Look through the records below and give the number of lines holding the string "before", nothing more.

### Excerpted data
Start

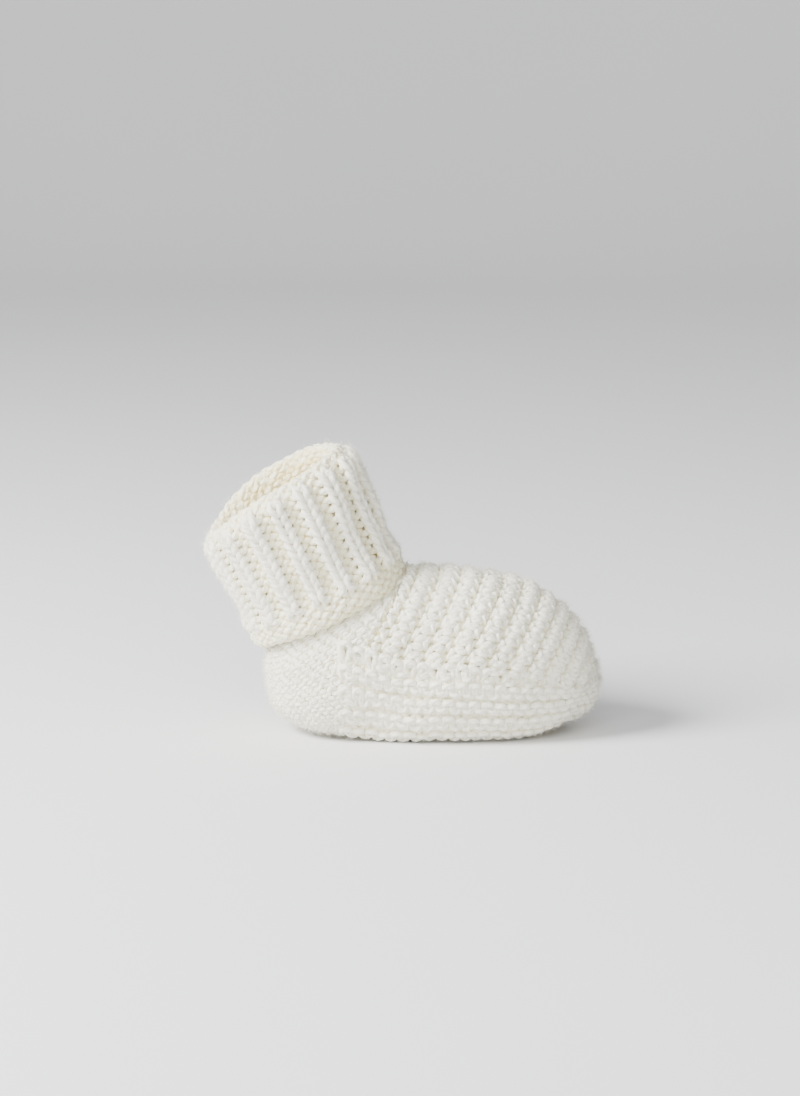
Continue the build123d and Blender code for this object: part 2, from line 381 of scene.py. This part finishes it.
def band(u, v, f=footForm):
    # The wall of the foot: u runs from the heel on -Y round the toe to +Y, v from the sole up
    # and a little past the widest line, each profile a quarter of a squarish ellipse.
    v = v * f["wallReach"]
    run = 1 - np.abs(2 * u - 1)
    x = np.interp(run, outlineRun, outlineX)
    side = np.where(u < 0.5, -1.0, 1.0)
    width, level = equator(x)
    bend = np.interp(v, wallShare, wallBend)
    inset = f["soleInset"] * (1 - np.sign(np.cos(bend)) * np.abs(np.cos(bend)) ** wallPower)
    drop = np.sign(np.sin(bend)) * np.abs(np.sin(bend)) ** wallPower
    ahead = np.clip((x - f["midX"]) / (f["toeX"] - f["midX"]), 0, 1)
    scaleY = np.sqrt(np.clip(1 - ahead ** 2, 0, 1))
    y = side * np.clip(width - inset * scaleY, 0, None)
    z = level - (level - f["soleLift"]) * drop
    toeLift = wallForm["toeLift"] * smooth((x - wallForm["toeLiftFrom"]) / wallForm["toeLiftOver"])
    return np.stack([x - inset * ahead, y, z + toeLift * drop], -1)


heelForm = {
    "level": [0.0, 0.35, 0.7, 1.0, 1.35, 1.7, 2.0],
    "backX": [-37.6, -38.9, -39.2, -38.6, -36.6, -31.5, -25.0],
    "backZ": [28.6, 22.5, 17.5, 12.8, 8.0, 4.0, 2.4],
    "frontX": [3.6, -1.4, -6.8, -10.8, -13.4, -15.4, -16.0],
    "frontZ": [49.0, 42.5, 33.0, 24.5, 14.0, 5.6, 2.3],
    "width": [17.2, 19.6, 21.8, 23.2, 22.6, 19.0, 14.2],
    "edge": [0.0, 0.80, 0.97, 1.0, 1.0, 1.0, 1.0],   # share of the width where the flap begins
}


def curve(levels, values, x):
    # A smooth line through a few points: cubic between them, with slopes from the neighbours.
    levels, values = np.array(levels), np.array(values, float)
    slopes = np.gradient(values, levels)
    i = np.clip(np.searchsorted(levels, x) - 1, 0, len(levels) - 2)
    gap = levels[i + 1] - levels[i]
    s = (x - levels[i]) / gap
    return ((2 * s**3 - 3 * s**2 + 1) * values[i] + (s**3 - 2 * s**2 + s) * gap * slopes[i]
            + (3 * s**2 - 2 * s**3) * values[i + 1] + (s**3 - s**2) * gap * slopes[i + 1])


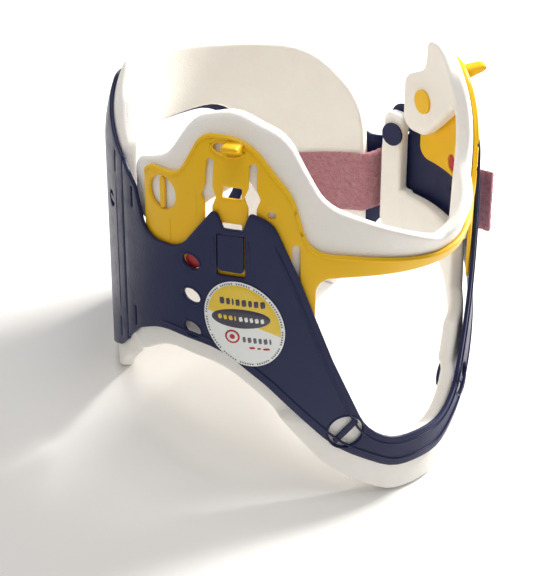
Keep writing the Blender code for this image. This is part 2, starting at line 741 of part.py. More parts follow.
def make_buttons():
    """The six pad fasteners."""
    foam_inner = -GAP - FOAM
    middle = SHEET / 2.0
    for side in (-1, 1):
        make_button(side_name("chin_button", side), side * CHIN_BUTTON[0], CHIN_BUTTON[1], BUTTON_HOLE,
                    foam_inner - POCKET, -GAP - CHIN_SHEET / 2.0, math.radians(90.0), YELLOW)
        make_button(side_name("chest_button", side), side * CHEST_BUTTON[0], CHEST_BUTTON[1], BUTTON_HOLE,
                    foam_inner, middle, side * math.radians(-45.0), NAVY)
    make_button("side_button_left", *SIDE_BUTTON_LEFT, SIDE_BUTTON_HOLE, foam_inner, middle, 0.0, NAVY)
    right = make_button("side_button_right", *SIDE_BUTTON_RIGHT, SIDE_BUTTON_HOLE, foam_inner, middle, 0.0, NAVY)
    set_origin(right, hinge_point())


# ---------------------------------------------------------------- strap, tape and label

def strap_depth(s, h):
    """Inner face of the strap: over the back pad, then out between pad and shell and over the hook tape."""
    over_foam = -2.0 * GAP - FOAM - STRAP
    over_patch = SHEET + PATCH + 2.0 * GAP
    first, last = STRAP_CROSSING
    return over_foam + (over_patch - over_foam) * min(1.0, max(0.0, (first - s) / (first - last)))


def strap_rise(s):
    """The strap climbs a little towards its free end."""
    return STRAP_RISE * (STRAP_LEVEL - s)


def make_strap_root():
    """Sewn end of the strap, inside the back pad and out under the tail."""
    hold = STRAP_HINGE + GAP / 2.0
    outline = [Vector((hold, STRAP_FOOT + strap_rise(hold))),
               Vector((STRAP_START, STRAP_FOOT + strap_rise(STRAP_START))),
               Vector((STRAP_START, STRAP_TOP + strap_rise(STRAP_START))),
               Vector((hold, STRAP_TOP + strap_rise(hold)))]
    strap = plate("strap_root", [outline], strap_depth, lambda s, h: strap_depth(s, h) + STRAP, PINK, 0.95,
                  columns=STRAP_CROSSING)
    set_origin(strap, hinge_point())


def make_closure_strap():
    """Free end of the strap: it lies on the hook tape, then runs straight off the curved side."""
    inner = SHEET + PATCH + 2.0 * GAP
    hold = STRAP_HINGE - GAP / 2.0
    bm = bmesh.new()
    stations = []
    for s in np.linspace(hold, STRAP_LEAVE, 3):
        foot = STRAP_FOOT + strap_rise(s)
        top = STRAP_TOP + strap_rise(s)
        section = ((foot, inner), (top, inner), (top, inner + STRAP), (foot, inner + STRAP))
        stations.append([wrap(s, h, t) for h, t in section])
    along = -ring_tangent(STRAP_LEAVE)
    turn = Matrix.Rotation(STRAP_SPLAY, 2)
    course = turn @ along
    step = stand(course.x, course.y, STRAP_RISE) - stand(0.0, 0.0, 0.0)
    stations.append([corner + step * STRAP_FREE for corner in stations[-1]])
    rows = [[bm.verts.new(corner) for corner in station] for station in stations]
    bm.faces.new(rows[0])
    bm.faces.new(list(reversed(rows[-1])))
    for near, far in zip(rows, rows[1:]):
        for i in range(4):
            j = (i + 1) % 4
            bm.faces.new((near[j], near[i], far[i], far[j]))
    strap = add_object("closure_strap", mesh_from(bm, "closure_strap"), PINK, 0.95)
    set_origin(strap, wrap(STRAP_HINGE, CHIN_START, inner + STRAP))


def make_hook_patch():
    """Hook tape on the left side that the strap presses onto."""
    outline = box_outline(PATCH_START, PATCH_END, STRAP_FOOT, STRAP_TOP, 3.0)
    plate("hook_patch", [outline], SHEET + GAP, SHEET + GAP + PATCH, BLACK, 0.95)


def make_label():
    """Egg-shaped label on the right side."""
    s, h, wide, tall = LABEL
    outline = ellipse(s, h, wide, tall, 0.0, LABEL_SIDES)
    plate("label", [outline], SHEET + GAP, SHEET + GAP + LABEL_DEPTH, WHITE, 0.4)


def stand_on_origin():
    """Put the middle of the collar's base over the world origin."""
    bpy.context.view_layer.update()
    corners = [piece.matrix_world @ vertex.co for piece in bpy.data.objects for vertex in piece.data.vertices]
    middle_x = (min(corner.x for corner in corners) + max(corner.x for corner in corners)) / 2.0
    middle_y = (min(corner.y for corner in corners) + max(corner.y for corner in corners)) / 2.0
    for piece in bpy.data.objects:
        piece.location -= Vector((middle_x, middle_y, 0.0))


def main():
    """Clear the scene and build every sub-part."""
    for old in list(bpy.data.objects):
        bpy.data.objects.remove(old)
    make_front_shell()
    make_chin_piece()
    make_chin_foam()
    make_yoke_foam()
    make_back_panel()
    make_back_foam()
    make_buttons()
    for side in (-1, 1):
        make_lock_tab(side)
        make_hook(side)
        make_size_mark(side)
        for index in range(len(GUIDE_PINS)):
            make_guide_pin(side, index)
    make_strap_root()
    make_closure_strap()
    make_hook_patch()
    make_label()
    stand_on_origin()


main()
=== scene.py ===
"""Finished look of an adjustable child's cervical collar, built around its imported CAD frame.

The collar's sheet, pads and chin piece are drawn flat on one pattern and wrapped round the neck ring:
    s  length along the ring, 0 at the front centre line, positive towards the wearer's left (+X)
    h  height along the ring's axis
    t  distance outwards from the inside face of the body sheet
Pattern lengths are millimetres and everything in the scene is metres.
"""

import json
import logging
import math
from dataclasses import dataclass, field
from enum import Enum
from typing import Any, Callable, Iterable, Sequence

import bpy
import numpy as np
from mathutils import Matrix, Vector
from mathutils.geometry import delaunay_2d_cdt

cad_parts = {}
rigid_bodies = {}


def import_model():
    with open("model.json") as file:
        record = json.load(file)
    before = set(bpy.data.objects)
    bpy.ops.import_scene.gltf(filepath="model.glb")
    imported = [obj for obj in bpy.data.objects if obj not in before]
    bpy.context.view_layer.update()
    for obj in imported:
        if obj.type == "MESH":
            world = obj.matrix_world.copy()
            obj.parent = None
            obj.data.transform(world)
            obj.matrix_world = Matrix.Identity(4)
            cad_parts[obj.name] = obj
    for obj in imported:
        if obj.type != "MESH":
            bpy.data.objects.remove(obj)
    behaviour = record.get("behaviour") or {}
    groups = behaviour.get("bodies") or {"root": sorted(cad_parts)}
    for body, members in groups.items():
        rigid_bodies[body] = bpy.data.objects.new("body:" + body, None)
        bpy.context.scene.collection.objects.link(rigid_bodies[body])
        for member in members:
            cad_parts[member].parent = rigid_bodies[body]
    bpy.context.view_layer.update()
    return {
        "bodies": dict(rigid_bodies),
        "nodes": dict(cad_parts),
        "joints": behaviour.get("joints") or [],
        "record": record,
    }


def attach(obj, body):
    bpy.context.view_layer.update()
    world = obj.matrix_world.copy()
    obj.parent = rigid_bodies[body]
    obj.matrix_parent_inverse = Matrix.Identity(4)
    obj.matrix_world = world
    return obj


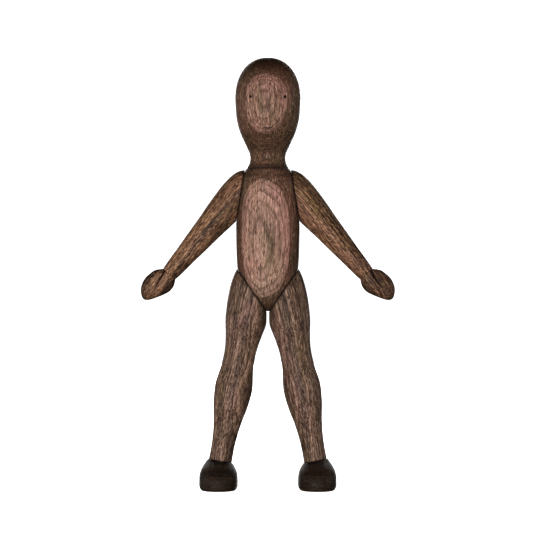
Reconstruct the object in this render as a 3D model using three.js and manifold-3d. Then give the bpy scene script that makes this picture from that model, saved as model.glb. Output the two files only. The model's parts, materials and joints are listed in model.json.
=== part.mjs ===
// Jointed wooden figure. Millimetres, +Z up, face towards -Y, floor at z = 0.
import * as THREE from "three";
import { mergeVertices } from "three/addons/utils/BufferGeometryUtils.js";
import Module from "manifold-3d";

const wasm = await Module();
wasm.setup();

// Legs: turned spindles that lean outwards, cut by the hip face
const ANKLE_HEIGHT = 14.2; // floor to the middle of the ankle seam
const LEG_LENGTH = 88.7; // ankle seam to the middle of the hip face
const LEG_LEAN = 10.4; // degrees off vertical
const HIP_REACH = 8.3; // midline to the middle of a hip face
const HIP_FACE_LEAN = 34.4; // degrees off vertical
const THIGH_RADIUS = 11;
const KNEE_RADIUS = 8.05;
const CALF_RADIUS = 9.65;
const ANKLE_RADIUS = 5.9;
const LEG_GAP = 1.2; // between the flats where the thighs would meet

// Feet
const FOOT_WIDTH = 19.7;
const TOE_REACH = 21; // in front of the ankle
const HEEL_REACH = 10.5; // behind the ankle
const SOLE_ROUND = 1;
const FOOT_OFFSET = 0.8; // of the foot outwards from the ankle

// Torso
const HIP_TO_SHOULDER = 47.6; // height between the joint middles
const SHOULDER_CUT = 3.2; // of a shoulder face into the torso block, at its middle
const SHOULDER_TO_NECK = 14.4;
const SHOULDER_FACE_LEAN = 9.7; // degrees off vertical
const KEEL_RISE = 1.4; // of the blunt tip over the point where the hip faces meet
const TORSO_WIDTH = 34.4;
const TORSO_DEPTH = 27;

// Head
const HEAD_HEIGHT = 56.6; // neck seam to crown
const HEAD_RADIUS = 16.7;
const NECK_RADIUS = 8.95;
const NECK_LEDGE = 0.85; // from the rim of the neck to the shoulder face
const EYE_SPACING = 17.4;
const EYE_HEIGHT = 35.7; // over the neck seam
const EYE_HOLE_RADIUS = 0.7;
const EYE_HOLE_DEPTH = 1.4;
const MOUTH_WIDTH = 4.7;
const MOUTH_HEIGHT = 19.8;
const MOUTH_CURL = 0.55;
const MOUTH_GROOVE = 0.28;

// Arms: turned spindles with the hand carved from the same blank
const ARM_LENGTH = 56.7; // wrist to the shoulder face, along the spindle
const ARM_LEAN = 40.7; // degrees off vertical
const ARM_RISE = 3.5; // of the spindle over the middle of the shoulder face
const ARM_RADIUS = 9;
const WRIST_RADIUS = 4.15;
const HAND_LENGTH = 18.2;
const HAND_HALF_WIDTH = 6.8;
const HAND_HALF_THICKNESS = 3.8;
const THUMB_GROOVE = 0.55;

// Joints
const SEAM = 0.3; // between the faces of two wooden pieces
const FIT = 0.15; // radial clearance of the hidden pieces
const SPRING_RADIUS = 1.2;
const SPRING_BORE_RADIUS = 1.9;
const BALL_RADIUS = 1.8;
const SEAT_RADIUS = 2.6;
const SEAT_LENGTH = 2.6;
const SEAT_DEPTH = 3; // below the limb's face
const NECK_DOWEL_RADIUS = 3.5;
const ANKLE_DOWEL_RADIUS = 2.4;
const BUSH_WALL = 1;

// Facets
const ROUND = 32;
const LIMB = 24;
const SMALL = 16;
const FAR = 300;

const rad = (degrees) => (degrees * Math.PI) / 180;
const vec = (x, y, z) => new THREE.Vector3(x, y, z);
const along = (point, direction, distance) =>
  point.clone().addScaledVector(direction, distance);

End

### Problem solution
2